Instruction – Exactly the lines between the line containing "turn = radians(FAR_PLUG_TURN)" and the line containing "before = set(bpy.data.objects)", together with those two lines, are to be output.

Data lines –
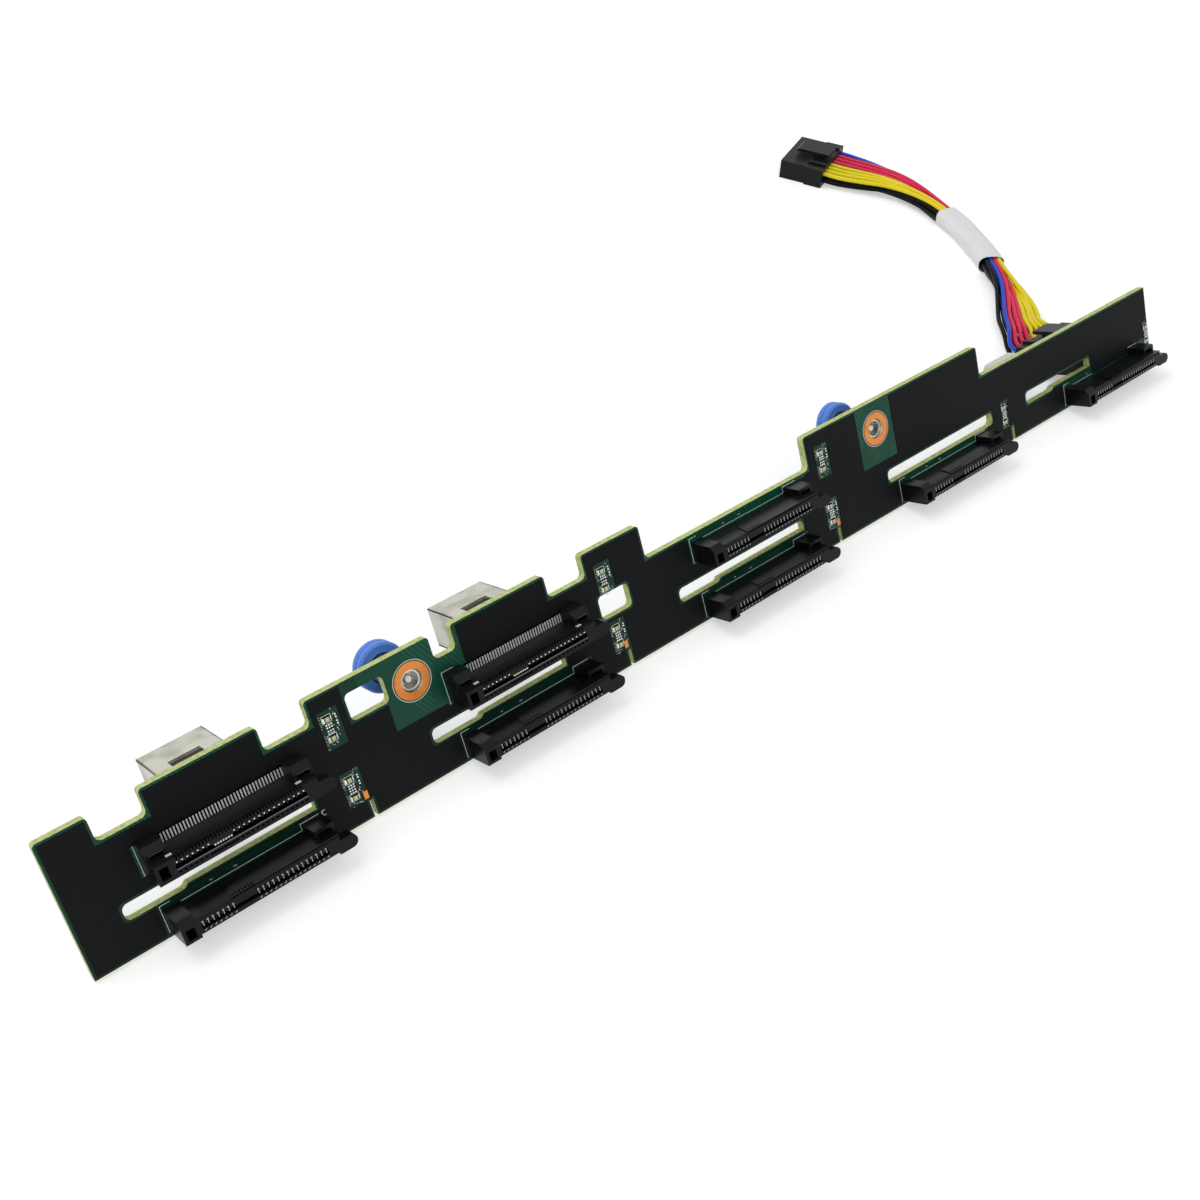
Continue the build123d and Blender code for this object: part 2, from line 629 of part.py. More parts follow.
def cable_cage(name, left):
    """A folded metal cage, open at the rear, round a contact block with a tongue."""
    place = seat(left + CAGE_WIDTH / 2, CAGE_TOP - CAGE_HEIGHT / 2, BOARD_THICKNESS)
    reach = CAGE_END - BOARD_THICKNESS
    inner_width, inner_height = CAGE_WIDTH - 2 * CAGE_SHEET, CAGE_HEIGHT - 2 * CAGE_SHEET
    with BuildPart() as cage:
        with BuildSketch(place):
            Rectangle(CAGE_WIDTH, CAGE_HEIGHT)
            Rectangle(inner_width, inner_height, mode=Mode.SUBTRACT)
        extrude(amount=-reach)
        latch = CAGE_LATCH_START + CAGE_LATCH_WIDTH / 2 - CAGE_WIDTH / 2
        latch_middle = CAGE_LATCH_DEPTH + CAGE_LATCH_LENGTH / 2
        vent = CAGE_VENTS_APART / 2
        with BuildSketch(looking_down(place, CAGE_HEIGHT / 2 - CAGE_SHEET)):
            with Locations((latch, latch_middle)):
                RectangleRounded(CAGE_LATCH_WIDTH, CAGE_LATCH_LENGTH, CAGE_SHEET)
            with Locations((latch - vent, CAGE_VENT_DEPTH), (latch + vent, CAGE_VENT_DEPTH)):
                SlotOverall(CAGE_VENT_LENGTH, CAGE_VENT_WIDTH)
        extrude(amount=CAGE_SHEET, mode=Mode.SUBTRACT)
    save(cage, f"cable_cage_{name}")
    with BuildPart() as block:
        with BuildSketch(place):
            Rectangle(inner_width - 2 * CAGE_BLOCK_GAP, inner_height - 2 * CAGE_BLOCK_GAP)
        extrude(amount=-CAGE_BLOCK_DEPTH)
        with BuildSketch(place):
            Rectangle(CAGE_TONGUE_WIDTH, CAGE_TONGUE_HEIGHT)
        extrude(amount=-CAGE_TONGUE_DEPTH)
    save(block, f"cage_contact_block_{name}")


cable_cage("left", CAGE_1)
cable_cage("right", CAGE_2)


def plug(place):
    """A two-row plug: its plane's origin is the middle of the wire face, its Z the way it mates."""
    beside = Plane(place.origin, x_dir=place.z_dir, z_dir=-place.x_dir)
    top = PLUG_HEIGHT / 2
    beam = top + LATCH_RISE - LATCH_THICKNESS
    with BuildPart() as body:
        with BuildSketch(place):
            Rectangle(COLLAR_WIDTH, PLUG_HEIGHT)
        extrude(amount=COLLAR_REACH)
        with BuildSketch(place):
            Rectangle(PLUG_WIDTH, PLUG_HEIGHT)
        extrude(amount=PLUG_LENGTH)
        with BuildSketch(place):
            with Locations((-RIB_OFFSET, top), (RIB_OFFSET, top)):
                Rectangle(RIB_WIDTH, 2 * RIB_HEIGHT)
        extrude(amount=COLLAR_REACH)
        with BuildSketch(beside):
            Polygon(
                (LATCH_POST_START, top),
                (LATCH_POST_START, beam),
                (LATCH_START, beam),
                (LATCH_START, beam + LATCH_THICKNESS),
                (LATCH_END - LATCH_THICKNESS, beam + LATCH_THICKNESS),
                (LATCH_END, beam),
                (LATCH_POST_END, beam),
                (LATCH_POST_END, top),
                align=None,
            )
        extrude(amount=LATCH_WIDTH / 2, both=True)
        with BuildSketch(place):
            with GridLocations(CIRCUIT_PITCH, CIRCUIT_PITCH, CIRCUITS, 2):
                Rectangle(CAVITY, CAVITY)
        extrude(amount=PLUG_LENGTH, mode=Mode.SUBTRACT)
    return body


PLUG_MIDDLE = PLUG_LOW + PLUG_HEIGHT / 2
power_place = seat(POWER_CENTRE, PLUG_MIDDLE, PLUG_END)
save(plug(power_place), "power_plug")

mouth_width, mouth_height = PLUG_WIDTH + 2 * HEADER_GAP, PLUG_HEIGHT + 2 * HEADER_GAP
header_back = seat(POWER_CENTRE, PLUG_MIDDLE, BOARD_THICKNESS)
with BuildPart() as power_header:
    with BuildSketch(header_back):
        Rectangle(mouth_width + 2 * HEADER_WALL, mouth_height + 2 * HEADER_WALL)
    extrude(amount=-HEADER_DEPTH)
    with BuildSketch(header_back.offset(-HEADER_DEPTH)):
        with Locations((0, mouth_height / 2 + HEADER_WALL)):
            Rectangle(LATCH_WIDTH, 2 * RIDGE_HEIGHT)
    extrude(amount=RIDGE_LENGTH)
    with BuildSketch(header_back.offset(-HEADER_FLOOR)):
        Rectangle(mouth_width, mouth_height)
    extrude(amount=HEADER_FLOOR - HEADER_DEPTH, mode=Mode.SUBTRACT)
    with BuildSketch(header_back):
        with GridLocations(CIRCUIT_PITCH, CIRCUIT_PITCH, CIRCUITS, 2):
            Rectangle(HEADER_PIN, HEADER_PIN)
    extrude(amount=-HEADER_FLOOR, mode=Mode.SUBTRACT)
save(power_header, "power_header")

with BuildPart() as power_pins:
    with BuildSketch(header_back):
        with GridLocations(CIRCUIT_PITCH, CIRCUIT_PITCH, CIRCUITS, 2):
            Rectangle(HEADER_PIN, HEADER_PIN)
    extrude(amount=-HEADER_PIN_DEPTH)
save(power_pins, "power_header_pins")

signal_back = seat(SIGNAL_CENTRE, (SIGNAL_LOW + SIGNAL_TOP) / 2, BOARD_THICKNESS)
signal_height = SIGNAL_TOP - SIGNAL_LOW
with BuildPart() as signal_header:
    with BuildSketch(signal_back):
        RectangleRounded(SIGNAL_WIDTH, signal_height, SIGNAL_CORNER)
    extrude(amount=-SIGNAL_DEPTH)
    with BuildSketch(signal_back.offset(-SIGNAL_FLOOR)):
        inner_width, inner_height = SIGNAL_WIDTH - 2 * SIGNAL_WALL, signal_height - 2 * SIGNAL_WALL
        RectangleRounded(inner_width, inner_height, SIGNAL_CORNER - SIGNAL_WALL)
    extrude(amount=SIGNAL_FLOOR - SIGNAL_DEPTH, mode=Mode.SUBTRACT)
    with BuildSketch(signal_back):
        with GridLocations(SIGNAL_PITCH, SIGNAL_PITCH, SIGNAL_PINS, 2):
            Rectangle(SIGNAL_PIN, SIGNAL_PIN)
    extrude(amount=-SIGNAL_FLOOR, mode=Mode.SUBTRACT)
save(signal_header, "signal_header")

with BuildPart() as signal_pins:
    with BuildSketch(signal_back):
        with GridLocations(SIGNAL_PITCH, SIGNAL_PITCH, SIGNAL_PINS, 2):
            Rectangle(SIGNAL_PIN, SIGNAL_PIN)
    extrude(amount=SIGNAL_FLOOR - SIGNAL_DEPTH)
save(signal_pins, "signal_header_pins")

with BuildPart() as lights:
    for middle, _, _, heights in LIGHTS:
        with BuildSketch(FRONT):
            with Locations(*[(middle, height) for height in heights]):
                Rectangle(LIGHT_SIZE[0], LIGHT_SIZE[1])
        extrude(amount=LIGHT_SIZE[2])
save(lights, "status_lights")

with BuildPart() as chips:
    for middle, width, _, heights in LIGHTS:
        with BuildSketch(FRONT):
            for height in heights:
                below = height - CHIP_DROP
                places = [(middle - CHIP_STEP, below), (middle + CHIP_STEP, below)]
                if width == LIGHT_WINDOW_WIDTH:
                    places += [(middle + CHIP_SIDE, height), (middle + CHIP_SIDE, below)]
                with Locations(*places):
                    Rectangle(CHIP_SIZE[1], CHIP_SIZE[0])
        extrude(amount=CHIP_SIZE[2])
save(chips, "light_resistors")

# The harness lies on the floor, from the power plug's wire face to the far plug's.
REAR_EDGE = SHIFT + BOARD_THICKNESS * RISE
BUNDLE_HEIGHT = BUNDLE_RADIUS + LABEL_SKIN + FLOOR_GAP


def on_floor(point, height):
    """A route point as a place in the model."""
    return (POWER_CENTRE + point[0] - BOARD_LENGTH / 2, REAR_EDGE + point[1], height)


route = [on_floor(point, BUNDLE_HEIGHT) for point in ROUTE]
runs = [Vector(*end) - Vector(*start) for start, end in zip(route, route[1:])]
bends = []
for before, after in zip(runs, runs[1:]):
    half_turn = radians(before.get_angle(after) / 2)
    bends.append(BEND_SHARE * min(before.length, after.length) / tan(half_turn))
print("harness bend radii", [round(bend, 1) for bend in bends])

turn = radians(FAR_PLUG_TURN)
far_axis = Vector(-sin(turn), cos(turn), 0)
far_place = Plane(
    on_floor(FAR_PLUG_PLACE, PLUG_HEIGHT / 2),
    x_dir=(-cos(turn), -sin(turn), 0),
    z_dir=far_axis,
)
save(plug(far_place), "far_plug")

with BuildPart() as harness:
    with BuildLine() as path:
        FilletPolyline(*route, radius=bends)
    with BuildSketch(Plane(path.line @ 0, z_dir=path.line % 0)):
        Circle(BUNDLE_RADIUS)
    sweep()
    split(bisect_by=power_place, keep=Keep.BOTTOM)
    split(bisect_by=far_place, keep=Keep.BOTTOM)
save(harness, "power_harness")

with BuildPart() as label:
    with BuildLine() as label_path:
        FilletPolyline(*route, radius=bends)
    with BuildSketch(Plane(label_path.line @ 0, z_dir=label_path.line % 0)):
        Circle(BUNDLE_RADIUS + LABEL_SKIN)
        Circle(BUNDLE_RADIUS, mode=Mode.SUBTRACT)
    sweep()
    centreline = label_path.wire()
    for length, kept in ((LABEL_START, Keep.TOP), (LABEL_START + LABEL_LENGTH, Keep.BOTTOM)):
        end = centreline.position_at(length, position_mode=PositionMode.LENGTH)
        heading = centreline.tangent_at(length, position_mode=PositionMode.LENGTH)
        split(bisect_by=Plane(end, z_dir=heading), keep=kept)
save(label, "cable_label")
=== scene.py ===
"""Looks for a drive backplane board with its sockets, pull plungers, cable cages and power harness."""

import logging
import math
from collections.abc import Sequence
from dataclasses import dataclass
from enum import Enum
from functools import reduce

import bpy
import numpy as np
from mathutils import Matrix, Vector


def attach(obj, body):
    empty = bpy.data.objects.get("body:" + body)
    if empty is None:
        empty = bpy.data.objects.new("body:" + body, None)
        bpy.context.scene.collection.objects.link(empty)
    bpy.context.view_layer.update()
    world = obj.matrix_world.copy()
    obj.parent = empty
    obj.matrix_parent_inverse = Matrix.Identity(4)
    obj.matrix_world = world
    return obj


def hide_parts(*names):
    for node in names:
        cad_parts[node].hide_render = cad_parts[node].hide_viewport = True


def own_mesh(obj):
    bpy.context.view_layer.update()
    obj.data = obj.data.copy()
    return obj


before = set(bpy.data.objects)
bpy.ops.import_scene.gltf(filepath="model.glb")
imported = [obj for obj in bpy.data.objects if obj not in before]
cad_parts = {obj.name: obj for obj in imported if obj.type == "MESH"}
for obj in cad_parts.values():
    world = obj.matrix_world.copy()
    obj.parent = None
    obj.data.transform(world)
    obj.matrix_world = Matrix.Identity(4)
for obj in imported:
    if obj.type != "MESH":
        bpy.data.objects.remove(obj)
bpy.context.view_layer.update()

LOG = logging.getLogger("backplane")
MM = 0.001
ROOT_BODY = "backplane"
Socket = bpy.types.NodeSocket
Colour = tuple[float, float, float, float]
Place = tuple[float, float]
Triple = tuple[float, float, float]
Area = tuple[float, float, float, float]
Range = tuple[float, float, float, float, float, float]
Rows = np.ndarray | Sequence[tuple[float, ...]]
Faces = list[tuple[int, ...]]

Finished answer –
turn = radians(FAR_PLUG_TURN)
far_axis = Vector(-sin(turn), cos(turn), 0)
far_place = Plane(
    on_floor(FAR_PLUG_PLACE, PLUG_HEIGHT / 2),
    x_dir=(-cos(turn), -sin(turn), 0),
    z_dir=far_axis,
)
save(plug(far_place), "far_plug")

with BuildPart() as harness:
    with BuildLine() as path:
        FilletPolyline(*route, radius=bends)
    with BuildSketch(Plane(path.line @ 0, z_dir=path.line % 0)):
        Circle(BUNDLE_RADIUS)
    sweep()
    split(bisect_by=power_place, keep=Keep.BOTTOM)
    split(bisect_by=far_place, keep=Keep.BOTTOM)
save(harness, "power_harness")

with BuildPart() as label:
    with BuildLine() as label_path:
        FilletPolyline(*route, radius=bends)
    with BuildSketch(Plane(label_path.line @ 0, z_dir=label_path.line % 0)):
        Circle(BUNDLE_RADIUS + LABEL_SKIN)
        Circle(BUNDLE_RADIUS, mode=Mode.SUBTRACT)
    sweep()
    centreline = label_path.wire()
    for length, kept in ((LABEL_START, Keep.TOP), (LABEL_START + LABEL_LENGTH, Keep.BOTTOM)):
        end = centreline.position_at(length, position_mode=PositionMode.LENGTH)
        heading = centreline.tangent_at(length, position_mode=PositionMode.LENGTH)
        split(bisect_by=Plane(end, z_dir=heading), keep=kept)
save(label, "cable_label")
=== scene.py ===
"""Looks for a drive backplane board with its sockets, pull plungers, cable cages and power harness."""

import logging
import math
from collections.abc import Sequence
from dataclasses import dataclass
from enum import Enum
from functools import reduce

import bpy
import numpy as np
from mathutils import Matrix, Vector


def attach(obj, body):
    empty = bpy.data.objects.get("body:" + body)
    if empty is None:
        empty = bpy.data.objects.new("body:" + body, None)
        bpy.context.scene.collection.objects.link(empty)
    bpy.context.view_layer.update()
    world = obj.matrix_world.copy()
    obj.parent = empty
    obj.matrix_parent_inverse = Matrix.Identity(4)
    obj.matrix_world = world
    return obj


def hide_parts(*names):
    for node in names:
        cad_parts[node].hide_render = cad_parts[node].hide_viewport = True


def own_mesh(obj):
    bpy.context.view_layer.update()
    obj.data = obj.data.copy()
    return obj


before = set(bpy.data.objects)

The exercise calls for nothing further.